Tak jak w roku poprzednim, z pewnością również w najbliższe wakacje wielu Polaków zamieni wycieczki na Mazury czy plaże Bałtyku na wyjazdy zagraniczne. Jak wynika z raportu Polskiej Izby Turystyki "Zagraniczne wakacje Polaków 2017", najpopularniejszym kierunkiem wakacyjnym wśród Polaków jest Grecja (35 proc. wyjazdów), gdzie najwięcej rodaków można spotkać na wyspach: Krecie, Rodos, Zakynthos, Korfu i Kos. Poza tym Polacy chętnie wyjeżdżają na wakacje do Bułgarii (14,3 proc.), Hiszpanii (13,7 proc.) i Turcji (9,5 proc.). Najbliższego lata wielu z nas postawi też z pewnością na Egipt, gdyż z roku na rok zainteresowanie wypoczynkiem w tym kraju wzrosło o 217 proc. oraz na Albanię - tutaj zanotowano wzrost o 124 proc. (źródło: http://www.pit.org.pl/media/1/002/1989.pdf).
Przed wyjazdem na wakacje warto pomyśleć przede wszystkim o zdrowiu swoim i swoich bliskich - szczególnie jeśli planujemy wyjazd zagraniczny w miejsca dość egzotyczne, a więc do Egiptu, Tunezji i innych podobnych punktów na mapie świata. Ewentualny poważny uszczerbek na zdrowiu może zmienić luksusowe wakacje w prawdziwy koszmar. Może okazać się, że koszty podstawowej opieki medycznej, którą podczas takiej wycieczki objęty jest turysta, nie zawierają np. prawa do hospitalizacji. Kilka dni czy nawet tygodni przebywania w szpitalu może wówczas oznaczać ogromny kłopot. Polisa turystyczna wydaje się w takiej sytuacji najlepszym rozwiązaniem - tym bardziej, że poza hospitalizacją ubezpieczenia takie zapewniają także bezpłatny powrót do domu, a nawet pokrycie kosztów akcji poszukiwawczej czy ratunkowej.
Mając w pamięci niedawne wydarzenia pod K2, kiedy to akcji ratowniczej himalaistów nie chciano wznowić tylko dlatego, że nie wpłynęła transza za takie działanie, lepiej dmuchać na zimne.
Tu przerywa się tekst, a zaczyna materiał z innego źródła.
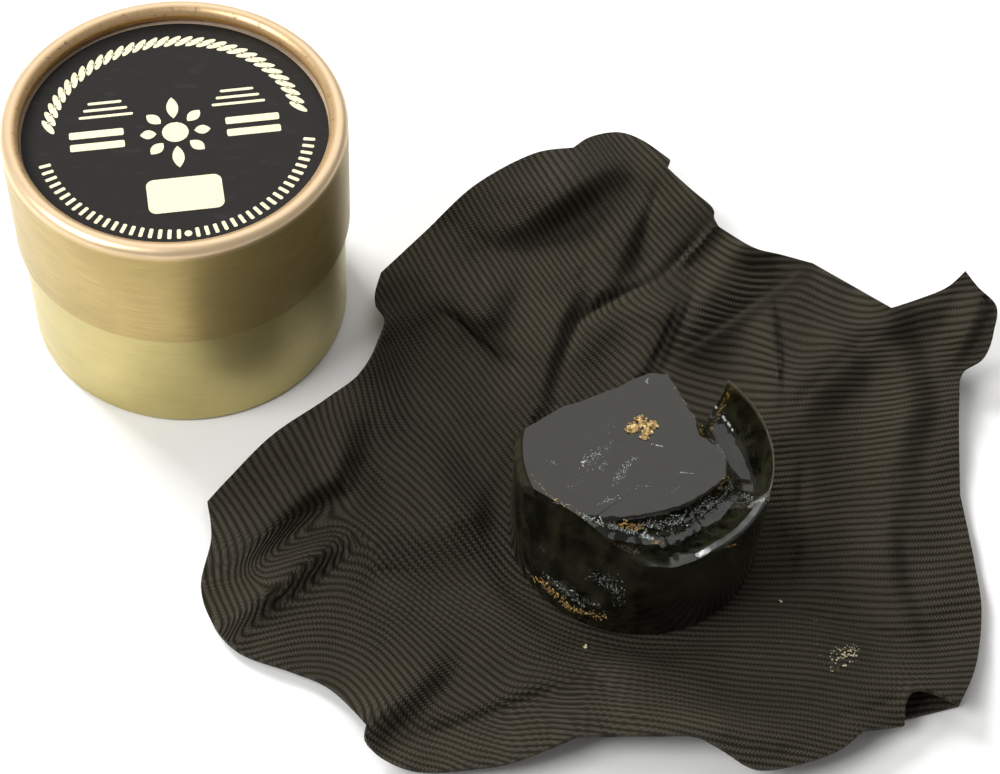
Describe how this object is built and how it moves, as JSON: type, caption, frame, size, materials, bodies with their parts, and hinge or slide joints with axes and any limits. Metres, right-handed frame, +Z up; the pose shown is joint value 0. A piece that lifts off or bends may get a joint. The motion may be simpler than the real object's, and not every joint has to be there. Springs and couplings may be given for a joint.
{
  "type": "rosin cake with cloth and box",
  "caption": "Used dark rosin cake with chipped edges resting on a crumpled ribbed cloth, beside its closed round gold paper box with a telescoping lid.",
  "frame": {"origin": "on the table, under the centre of the rosin cake and of the level part of the cloth", "axes": "+Z up from the table, the closed box stands towards -X and +Y, and the broken front of the cake faces -Y"},
  "size_m": [0.1668, 0.1324, 0.0445],
  "materials": {
    "cloth": "matte",
    "rosin": "gloss",
    "rosin_dust": "matte",
    "rosin_amber": "satin",
    "board": "matte",
    "base_gold_paper": "satin",
    "lid_gold_paper": "satin",
    "label_paper": "matte"
  },
  "bodies": {
    "cloth": {"cloth": "cloth", "rosin_crumbs": "rosin_dust"},
    "cake": {"rosin_cake": "rosin", "top_chip": "rosin_amber"},
    "box_base": {"base_tube": "board", "base_wrap": "base_gold_paper", "base_disc": "board"},
    "lid": {"lid_tube": "board", "lid_wrap": "lid_gold_paper", "lid_disc": "board", "lid_label": "label_paper"}
  },
  "joints": [
    {"name": "cake_lift", "type": "slide", "parent": "cloth", "child": "cake", "axis": [0, 0, 1], "range_m": [0, 0.06]},
    {"name": "box_lift", "type": "slide", "parent": "cloth", "child": "box_base", "axis": [0, 0, 1], "range_m": [0, 0.06]},
    {"name": "lid_lift", "type": "slide", "parent": "box_base", "child": "lid", "axis": [0, 0, 1], "range_m": [0, 0.06]}
  ]
}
Zbyt często bowiem okazuje się, że w wielu miejscach na świecie zdrowie czy nawet życie ludzkie jest niewiele warte, jeśli nie zgadza się suma na koncie.
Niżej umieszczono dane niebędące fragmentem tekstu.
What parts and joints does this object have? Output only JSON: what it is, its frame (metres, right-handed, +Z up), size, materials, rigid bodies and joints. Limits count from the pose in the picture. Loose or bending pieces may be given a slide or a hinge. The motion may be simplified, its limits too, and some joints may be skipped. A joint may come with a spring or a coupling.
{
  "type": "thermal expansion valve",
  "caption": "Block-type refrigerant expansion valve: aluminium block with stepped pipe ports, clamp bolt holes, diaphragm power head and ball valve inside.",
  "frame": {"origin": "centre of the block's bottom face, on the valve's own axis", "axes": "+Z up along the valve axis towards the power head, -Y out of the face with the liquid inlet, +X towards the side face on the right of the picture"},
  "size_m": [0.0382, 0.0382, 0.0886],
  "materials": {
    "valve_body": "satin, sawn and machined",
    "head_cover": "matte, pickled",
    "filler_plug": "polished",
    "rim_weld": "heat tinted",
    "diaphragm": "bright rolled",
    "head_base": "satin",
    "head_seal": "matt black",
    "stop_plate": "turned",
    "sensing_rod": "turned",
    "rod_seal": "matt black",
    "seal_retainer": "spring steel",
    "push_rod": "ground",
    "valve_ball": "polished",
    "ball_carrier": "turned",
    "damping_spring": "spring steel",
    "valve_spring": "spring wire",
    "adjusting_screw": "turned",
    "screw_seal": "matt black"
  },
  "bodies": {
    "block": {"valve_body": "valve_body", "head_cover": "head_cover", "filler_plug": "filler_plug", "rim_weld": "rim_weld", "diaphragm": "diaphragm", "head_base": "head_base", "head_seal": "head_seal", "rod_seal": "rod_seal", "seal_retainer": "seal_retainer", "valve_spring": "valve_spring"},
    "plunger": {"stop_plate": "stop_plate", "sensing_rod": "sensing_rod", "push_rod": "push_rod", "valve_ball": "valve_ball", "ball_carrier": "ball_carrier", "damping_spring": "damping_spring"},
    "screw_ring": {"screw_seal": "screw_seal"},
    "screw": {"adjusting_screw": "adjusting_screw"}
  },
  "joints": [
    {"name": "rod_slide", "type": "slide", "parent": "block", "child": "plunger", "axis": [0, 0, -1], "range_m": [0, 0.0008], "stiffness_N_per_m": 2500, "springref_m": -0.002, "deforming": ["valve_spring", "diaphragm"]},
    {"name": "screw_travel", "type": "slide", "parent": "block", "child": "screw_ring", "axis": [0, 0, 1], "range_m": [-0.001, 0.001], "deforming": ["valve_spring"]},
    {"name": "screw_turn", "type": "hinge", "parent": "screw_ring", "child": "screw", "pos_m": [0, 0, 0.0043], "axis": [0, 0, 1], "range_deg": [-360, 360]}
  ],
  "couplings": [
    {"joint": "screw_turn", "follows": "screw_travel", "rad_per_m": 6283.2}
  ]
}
Wykupienie polisy turystycznej to spora korzyść, gwarantująca pełen komfort wypoczynku bez obaw o to, że ewentualny wypadek może być dla nas finansowym gwoździem do trumny. Aby uniknąć zamartwiania się, a tylko cieszyć słońcem i dobrą zabawą, warto też pomyśleć o ubezpieczeniu pozostawionej w kraju nieruchomości.
- W Polsce ubezpieczanie nieruchomości w dalszym ciągu jest dość rzadkie - mówi ubezpieczyciel firmy Insurance Choice. - Większość uważa to za zupełnie niepotrzebny wydatek. Polacy wolą poprosić o pomoc sąsiadów, którzy podczas nieobecności mają mieć ich dom na oku. W Anglii na przykład takie ubezpieczenia, zwane Holiday Home Insurance, cieszą się zdecydowanie większą popularnością. Oczywiście można to wyjaśnić wyższymi zarobkami czy przetrzymywaniem większej ilości kosztowności. Wydaje się jednak, że problem tkwi w świadomości Polaków.
Warto pamiętać, że polisy nieruchomości nie da się wykupić na tydzień lub dwa. Nabywa się ją na cały rok, ale wielu ubezpieczycieli oferuje klientom sezonowe zniżki. Koszty można obniżyć, opłacając całą polisę z góry. Przy takim ubezpieczeniu domownicy ochronią dom przed finansowymi skutkami włamania z kradzieżą, a także od zdarzeń losowych, takich jak zalanie, pożar czy wybuch gazu.